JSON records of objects
--- BEGIN ---

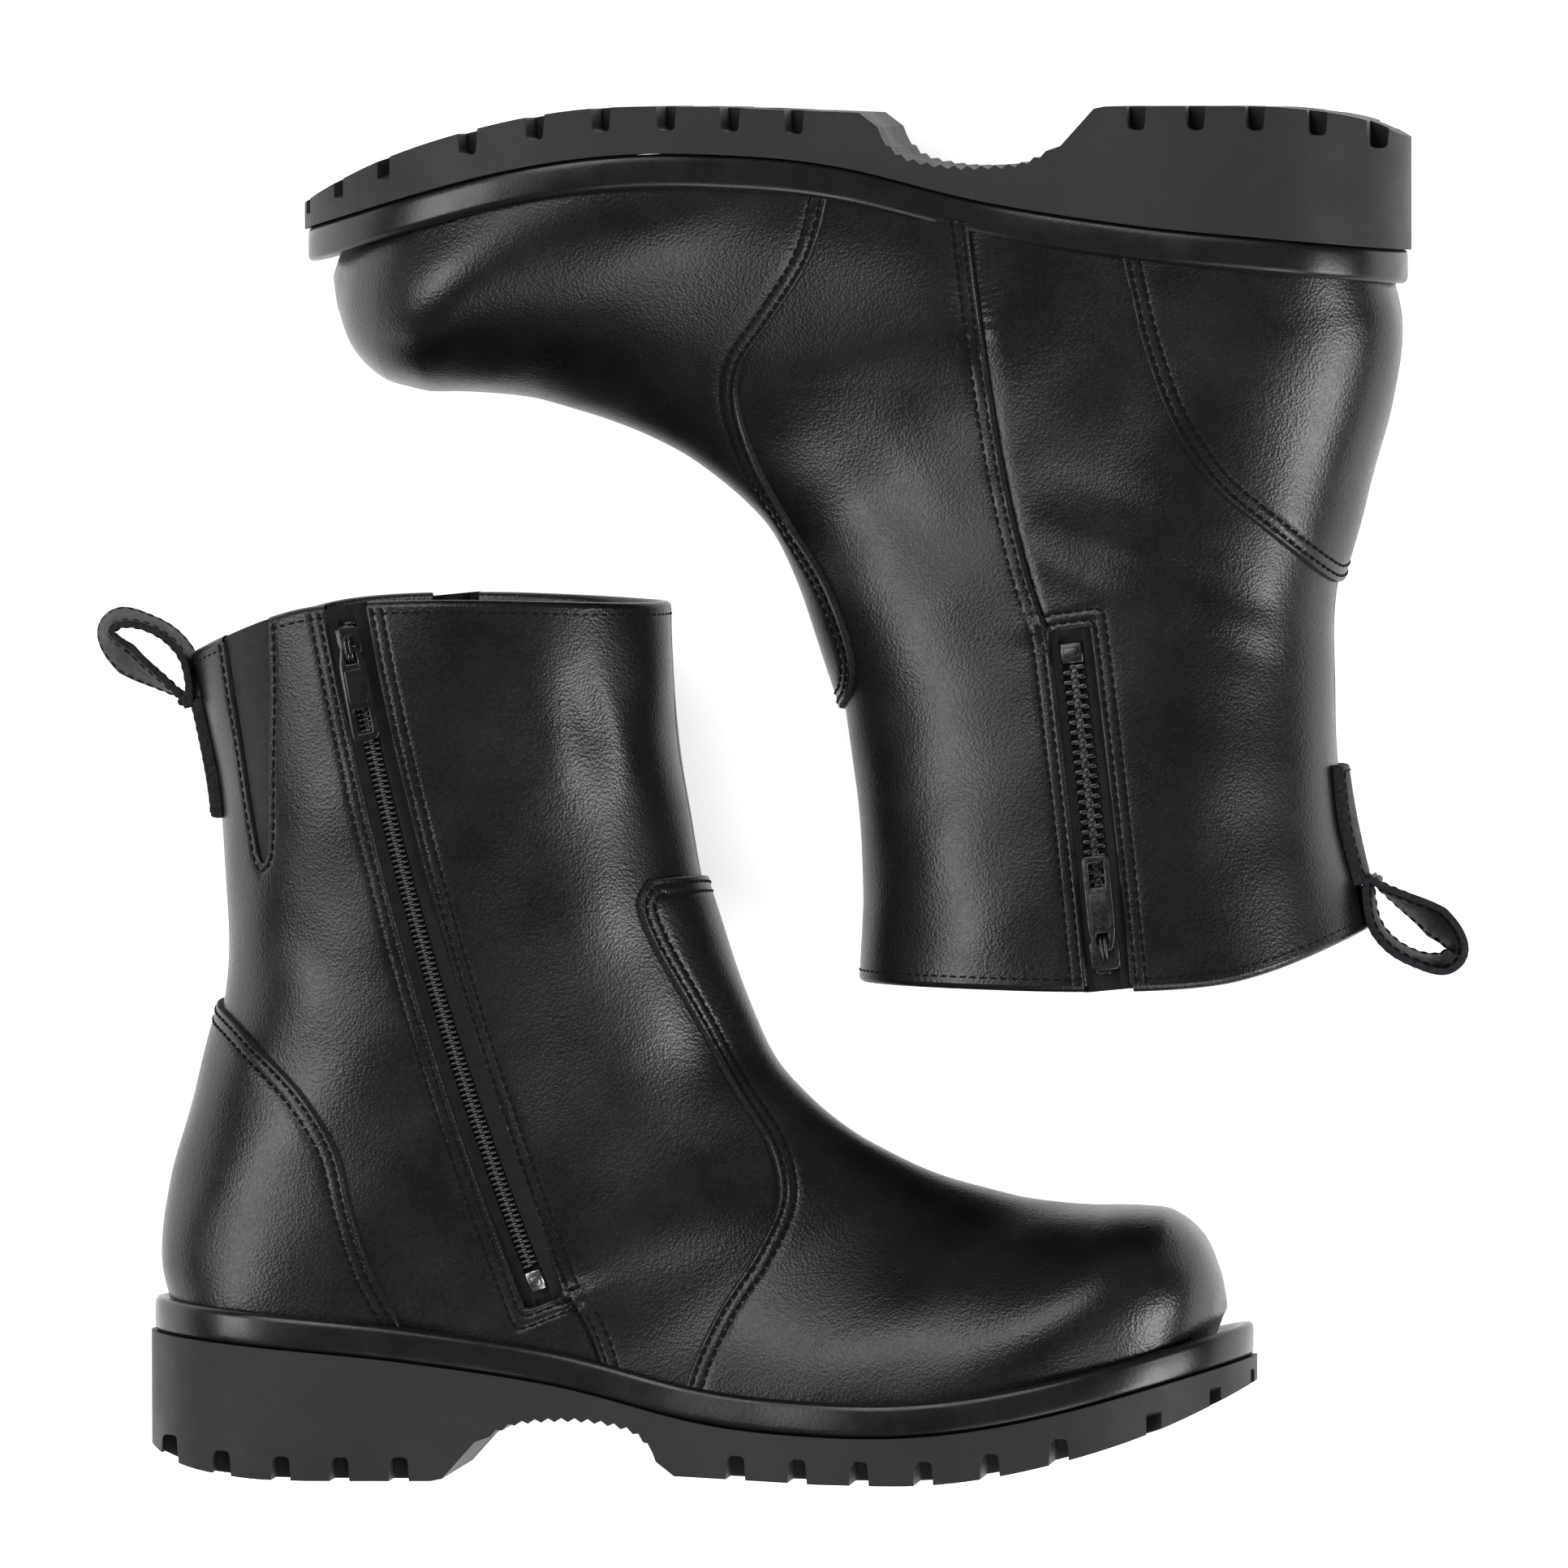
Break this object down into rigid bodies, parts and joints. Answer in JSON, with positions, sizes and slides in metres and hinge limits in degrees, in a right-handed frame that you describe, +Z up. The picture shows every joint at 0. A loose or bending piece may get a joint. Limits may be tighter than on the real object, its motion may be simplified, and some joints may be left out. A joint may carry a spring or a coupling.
{
  "type": "ankle boots",
  "caption": "Pair of black leather ankle boots with side zips, rear pull loops and lugged rubber soles, lying on their sides head to tail.",
  "frame": {"origin": "middle of the pair, on the surface it lies on", "axes": "+Z up from that surface; +X to the left boot's toe and the right boot's heel; +Y from the left boot's sole to its shaft top"},
  "size_m": [0.3724, 0.3742, 0.1104],
  "materials": {
    "leather": "smooth fine-grained black leather, soft sheen",
    "suede": "black elastic textile with a napped face",
    "lining": "dark woven lining",
    "board": "pressed cellulose fibre board",
    "stiffener": "thermoplastic stiffener sheet",
    "rubber": "matt black moulded rubber",
    "steel": "spring steel",
    "silver_metal": "bright nickel plate",
    "tape": "black woven polyester tape",
    "coil": "black nylon coil",
    "gunmetal": "dark gun-metal plating, satin",
    "black_metal": "glossy black lacquered zinc"
  },
  "bodies": {
    "left_boot": {"left_outsole": "rubber", "left_welt": "rubber", "left_shank": "steel", "left_insole_board": "board", "left_footbed": "lining", "left_vamp": "leather", "left_heel_counter": "leather", "left_quarter_front_medial": "leather", "left_quarter_rear_medial": "leather", "left_quarter_front_lateral": "leather", "left_quarter_rear_lateral": "leather", "left_v_gusset": "suede", "left_toe_puff": "stiffener", "left_vamp_interlining": "lining", "left_heel_stiffener": "stiffener", "left_lining": "lining", "left_long_zip_gusset": "suede", "left_short_zip_gusset": "suede", "left_pull_loop_anchor": "leather", "left_long_zip_tape": "tape", "left_long_zip_teeth": "coil", "left_long_zip_bottom_stop": "silver_metal", "left_short_zip_tape": "tape", "left_short_zip_teeth": "gunmetal", "left_short_zip_bottom_stop": "gunmetal"},
    "left_long_zip_slider_body": {"left_long_zip_slider": "black_metal"},
    "left_long_zip_pull_body": {"left_long_zip_pull": "black_metal"},
    "left_short_zip_slider_body": {"left_short_zip_slider": "gunmetal"},
    "left_short_zip_pull_body": {"left_short_zip_pull": "gunmetal"},
    "left_pull_loop_body": {"left_pull_loop": "leather"},
    "right_boot": {"right_outsole": "rubber", "right_welt": "rubber", "right_shank": "steel", "right_insole_board": "board", "right_footbed": "lining", "right_vamp": "leather", "right_heel_counter": "leather", "right_quarter_front_medial": "leather", "right_quarter_rear_medial": "leather", "right_quarter_front_lateral": "leather", "right_quarter_rear_lateral": "leather", "right_v_gusset": "suede", "right_toe_puff": "stiffener", "right_vamp_interlining": "lining", "right_heel_stiffener": "stiffener", "right_lining": "lining", "right_long_zip_gusset": "suede", "right_short_zip_gusset": "suede", "right_pull_loop_anchor": "leather", "right_long_zip_tape": "tape", "right_long_zip_teeth": "coil", "right_long_zip_bottom_stop": "silver_metal", "right_short_zip_tape": "tape", "right_short_zip_teeth": "gunmetal", "right_short_zip_bottom_stop": "gunmetal"},
    "right_long_zip_slider_body": {"right_long_zip_slider": "black_metal"},
    "right_long_zip_pull_body": {"right_long_zip_pull": "black_metal"},
    "right_short_zip_slider_body": {"right_short_zip_slider": "gunmetal"},
    "right_short_zip_pull_body": {"right_short_zip_pull": "gunmetal"},
    "right_pull_loop_body": {"right_pull_loop": "leather"}
  },
  "joints": [
    {"name": "right_boot_lift", "type": "slide", "parent": "left_boot", "child": "right_boot", "axis": [0, 0, 1], "range_m": [0, 0.15]},
    {"name": "left_long_zip_slide", "type": "hinge", "parent": "left_boot", "child": "left_long_zip_slider_body", "pos_m": [0.76984, 0.22464, -0.17191], "axis": [0.2879, 0.0014, 0.9576], "range_deg": [0, 10.29]},
    {"name": "left_long_zip_pull_hinge", "type": "hinge", "parent": "left_long_zip_slider_body", "child": "left_long_zip_pull_body", "pos_m": [-0.11592, 0.0381, 0.09805], "axis": [-0.9685, -0.1773, -0.1748], "range_deg": [0, 170]},
    {"name": "left_short_zip_slide", "type": "hinge", "parent": "left_boot", "child": "left_short_zip_slider_body", "pos_m": [0.08146, 0.05758, 0.74144], "axis": [-0.9696, -0.0977, 0.2243], "range_deg": [0, 5.36]},
    {"name": "left_short_zip_pull_hinge", "type": "hinge", "parent": "left_short_zip_slider_body", "child": "left_short_zip_pull_body", "pos_m": [-0.08693, 0.0424, 0.00173], "axis": [0.9897, 0.099, 0.1033], "range_deg": [0, 170]},
    {"name": "left_pull_loop_hinge", "type": "hinge", "parent": "left_boot", "child": "left_pull_loop_body", "pos_m": [-0.16131, 0.02437, 0.04446], "axis": [-0.0917, -0.0336, 0.9952], "range_deg": [0, 60]},
    {"name": "right_long_zip_slide", "type": "hinge", "parent": "right_boot", "child": "right_long_zip_slider_body", "pos_m": [-0.76984, -0.22464, 0.28228], "axis": [0.2879, 0.0014, 0.9576], "range_deg": [0, 10.29]},
    {"name": "right_long_zip_pull_hinge", "type": "hinge", "parent": "right_long_zip_slider_body", "child": "right_long_zip_pull_body", "pos_m": [0.11592, -0.0381, 0.01232], "axis": [-0.9685, -0.1773, -0.1748], "range_deg": [0, 170]},
    {"name": "right_short_zip_slide", "type": "hinge", "parent": "right_boot", "child": "right_short_zip_slider_body", "pos_m": [-0.08146, -0.05758, -0.63107], "axis": [-0.9696, -0.0977, 0.2243], "range_deg": [0, 5.36]},
    {"name": "right_short_zip_pull_hinge", "type": "hinge", "parent": "right_short_zip_slider_body", "child": "right_short_zip_pull_body", "pos_m": [0.08693, -0.0424, 0.10863], "axis": [0.9897, 0.099, 0.1033], "range_deg": [0, 170]},
    {"name": "right_pull_loop_hinge", "type": "hinge", "parent": "right_boot", "child": "right_pull_loop_body", "pos_m": [0.16131, -0.02437, 0.0659], "axis": [-0.0917, -0.0336, 0.9952], "range_deg": [0, 60]}
  ]
}
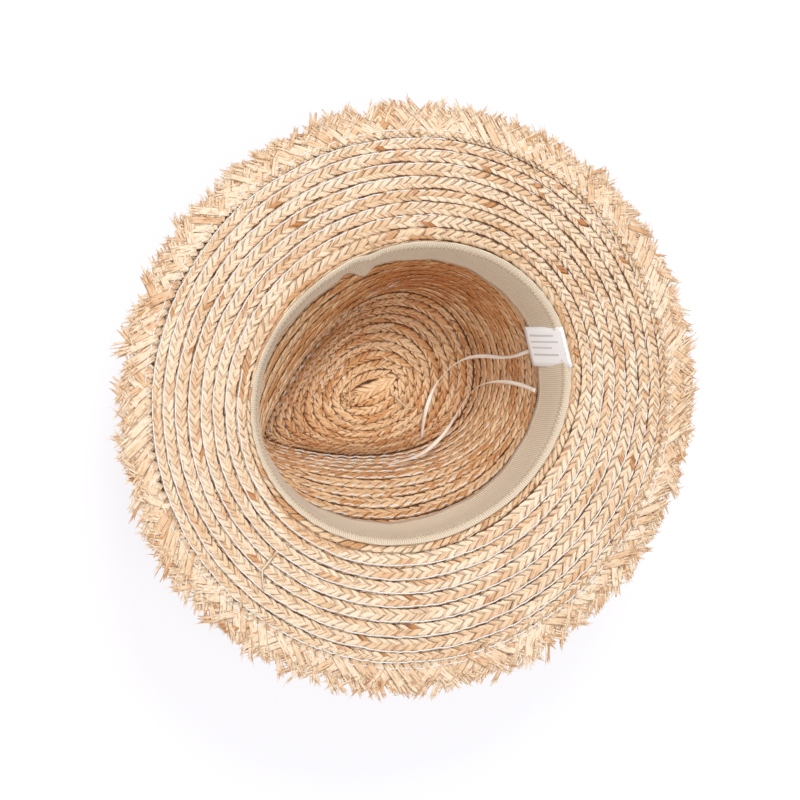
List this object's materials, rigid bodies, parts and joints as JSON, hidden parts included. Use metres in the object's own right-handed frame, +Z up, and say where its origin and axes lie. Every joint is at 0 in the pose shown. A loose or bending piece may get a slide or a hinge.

--- END ---

» **What is being asked**:
Your task is to repeat every line exactly.

» **Exercise solution**:
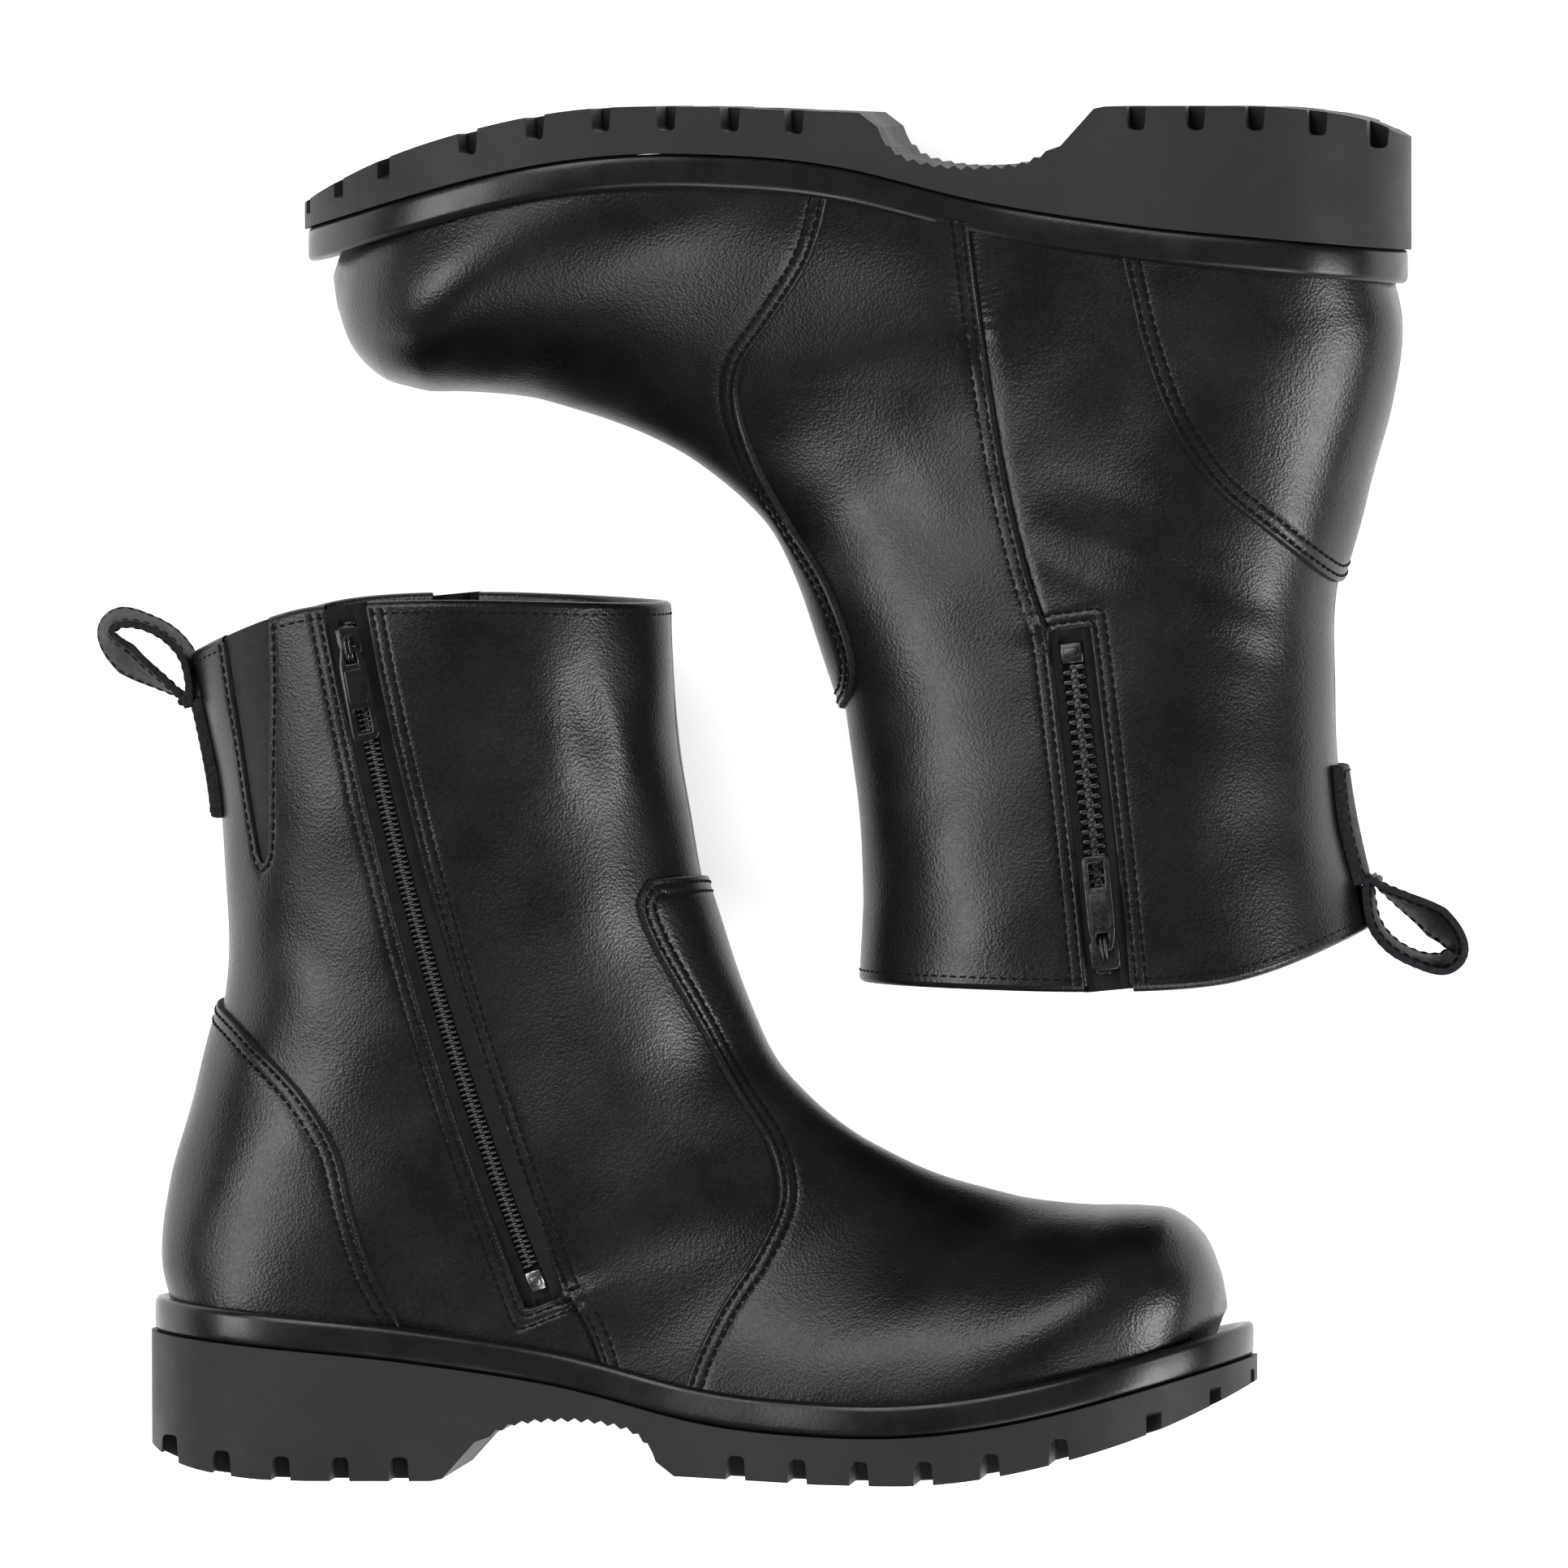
Break this object down into rigid bodies, parts and joints. Answer in JSON, with positions, sizes and slides in metres and hinge limits in degrees, in a right-handed frame that you describe, +Z up. The picture shows every joint at 0. A loose or bending piece may get a joint. Limits may be tighter than on the real object, its motion may be simplified, and some joints may be left out. A joint may carry a spring or a coupling.
{
  "type": "ankle boots",
  "caption": "Pair of black leather ankle boots with side zips, rear pull loops and lugged rubber soles, lying on their sides head to tail.",
  "frame": {"origin": "middle of the pair, on the surface it lies on", "axes": "+Z up from that surface; +X to the left boot's toe and the right boot's heel; +Y from the left boot's sole to its shaft top"},
  "size_m": [0.3724, 0.3742, 0.1104],
  "materials": {
    "leather": "smooth fine-grained black leather, soft sheen",
    "suede": "black elastic textile with a napped face",
    "lining": "dark woven lining",
    "board": "pressed cellulose fibre board",
    "stiffener": "thermoplastic stiffener sheet",
    "rubber": "matt black moulded rubber",
    "steel": "spring steel",
    "silver_metal": "bright nickel plate",
    "tape": "black woven polyester tape",
    "coil": "black nylon coil",
    "gunmetal": "dark gun-metal plating, satin",
    "black_metal": "glossy black lacquered zinc"
  },
  "bodies": {
    "left_boot": {"left_outsole": "rubber", "left_welt": "rubber", "left_shank": "steel", "left_insole_board": "board", "left_footbed": "lining", "left_vamp": "leather", "left_heel_counter": "leather", "left_quarter_front_medial": "leather", "left_quarter_rear_medial": "leather", "left_quarter_front_lateral": "leather", "left_quarter_rear_lateral": "leather", "left_v_gusset": "suede", "left_toe_puff": "stiffener", "left_vamp_interlining": "lining", "left_heel_stiffener": "stiffener", "left_lining": "lining", "left_long_zip_gusset": "suede", "left_short_zip_gusset": "suede", "left_pull_loop_anchor": "leather", "left_long_zip_tape": "tape", "left_long_zip_teeth": "coil", "left_long_zip_bottom_stop": "silver_metal", "left_short_zip_tape": "tape", "left_short_zip_teeth": "gunmetal", "left_short_zip_bottom_stop": "gunmetal"},
    "left_long_zip_slider_body": {"left_long_zip_slider": "black_metal"},
    "left_long_zip_pull_body": {"left_long_zip_pull": "black_metal"},
    "left_short_zip_slider_body": {"left_short_zip_slider": "gunmetal"},
    "left_short_zip_pull_body": {"left_short_zip_pull": "gunmetal"},
    "left_pull_loop_body": {"left_pull_loop": "leather"},
    "right_boot": {"right_outsole": "rubber", "right_welt": "rubber", "right_shank": "steel", "right_insole_board": "board", "right_footbed": "lining", "right_vamp": "leather", "right_heel_counter": "leather", "right_quarter_front_medial": "leather", "right_quarter_rear_medial": "leather", "right_quarter_front_lateral": "leather", "right_quarter_rear_lateral": "leather", "right_v_gusset": "suede", "right_toe_puff": "stiffener", "right_vamp_interlining": "lining", "right_heel_stiffener": "stiffener", "right_lining": "lining", "right_long_zip_gusset": "suede", "right_short_zip_gusset": "suede", "right_pull_loop_anchor": "leather", "right_long_zip_tape": "tape", "right_long_zip_teeth": "coil", "right_long_zip_bottom_stop": "silver_metal", "right_short_zip_tape": "tape", "right_short_zip_teeth": "gunmetal", "right_short_zip_bottom_stop": "gunmetal"},
    "right_long_zip_slider_body": {"right_long_zip_slider": "black_metal"},
    "right_long_zip_pull_body": {"right_long_zip_pull": "black_metal"},
    "right_short_zip_slider_body": {"right_short_zip_slider": "gunmetal"},
    "right_short_zip_pull_body": {"right_short_zip_pull": "gunmetal"},
    "right_pull_loop_body": {"right_pull_loop": "leather"}
  },
  "joints": [
    {"name": "right_boot_lift", "type": "slide", "parent": "left_boot", "child": "right_boot", "axis": [0, 0, 1], "range_m": [0, 0.15]},
    {"name": "left_long_zip_slide", "type": "hinge", "parent": "left_boot", "child": "left_long_zip_slider_body", "pos_m": [0.76984, 0.22464, -0.17191], "axis": [0.2879, 0.0014, 0.9576], "range_deg": [0, 10.29]},
    {"name": "left_long_zip_pull_hinge", "type": "hinge", "parent": "left_long_zip_slider_body", "child": "left_long_zip_pull_body", "pos_m": [-0.11592, 0.0381, 0.09805], "axis": [-0.9685, -0.1773, -0.1748], "range_deg": [0, 170]},
    {"name": "left_short_zip_slide", "type": "hinge", "parent": "left_boot", "child": "left_short_zip_slider_body", "pos_m": [0.08146, 0.05758, 0.74144], "axis": [-0.9696, -0.0977, 0.2243], "range_deg": [0, 5.36]},
    {"name": "left_short_zip_pull_hinge", "type": "hinge", "parent": "left_short_zip_slider_body", "child": "left_short_zip_pull_body", "pos_m": [-0.08693, 0.0424, 0.00173], "axis": [0.9897, 0.099, 0.1033], "range_deg": [0, 170]},
    {"name": "left_pull_loop_hinge", "type": "hinge", "parent": "left_boot", "child": "left_pull_loop_body", "pos_m": [-0.16131, 0.02437, 0.04446], "axis": [-0.0917, -0.0336, 0.9952], "range_deg": [0, 60]},
    {"name": "right_long_zip_slide", "type": "hinge", "parent": "right_boot", "child": "right_long_zip_slider_body", "pos_m": [-0.76984, -0.22464, 0.28228], "axis": [0.2879, 0.0014, 0.9576], "range_deg": [0, 10.29]},
    {"name": "right_long_zip_pull_hinge", "type": "hinge", "parent": "right_long_zip_slider_body", "child": "right_long_zip_pull_body", "pos_m": [0.11592, -0.0381, 0.01232], "axis": [-0.9685, -0.1773, -0.1748], "range_deg": [0, 170]},
    {"name": "right_short_zip_slide", "type": "hinge", "parent": "right_boot", "child": "right_short_zip_slider_body", "pos_m": [-0.08146, -0.05758, -0.63107], "axis": [-0.9696, -0.0977, 0.2243], "range_deg": [0, 5.36]},
    {"name": "right_short_zip_pull_hinge", "type": "hinge", "parent": "right_short_zip_slider_body", "child": "right_short_zip_pull_body", "pos_m": [0.08693, -0.0424, 0.10863], "axis": [0.9897, 0.099, 0.1033], "range_deg": [0, 170]},
    {"name": "right_pull_loop_hinge", "type": "hinge", "parent": "right_boot", "child": "right_pull_loop_body", "pos_m": [0.16131, -0.02437, 0.0659], "axis": [-0.0917, -0.0336, 0.9952], "range_deg": [0, 60]}
  ]
}
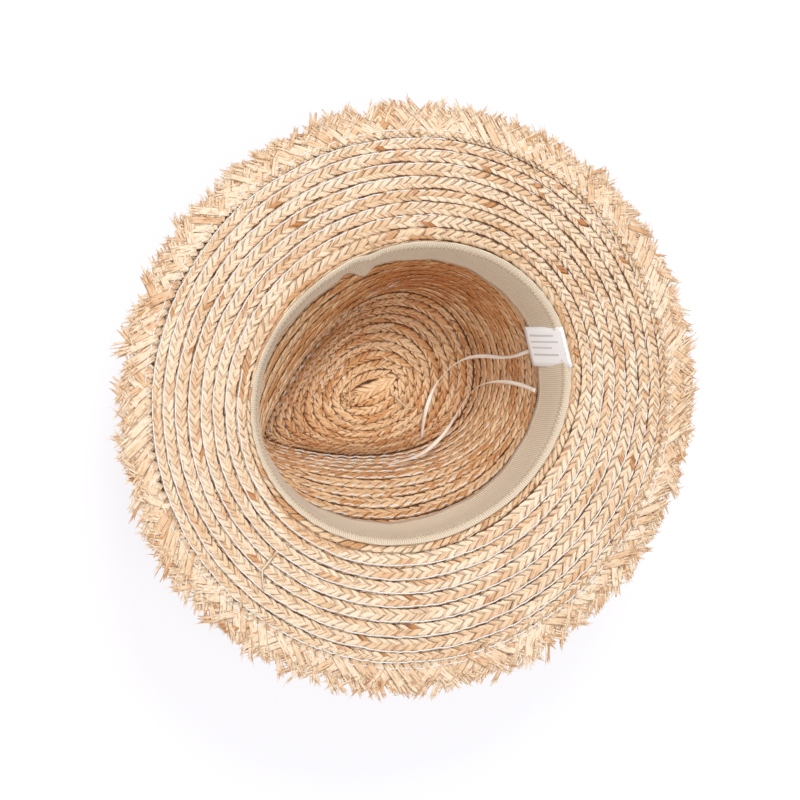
List this object's materials, rigid bodies, parts and joints as JSON, hidden parts included. Use metres in the object's own right-handed frame, +Z up, and say where its origin and axes lie. Every joint is at 0 in the pose shown. A loose or bending piece may get a slide or a hinge.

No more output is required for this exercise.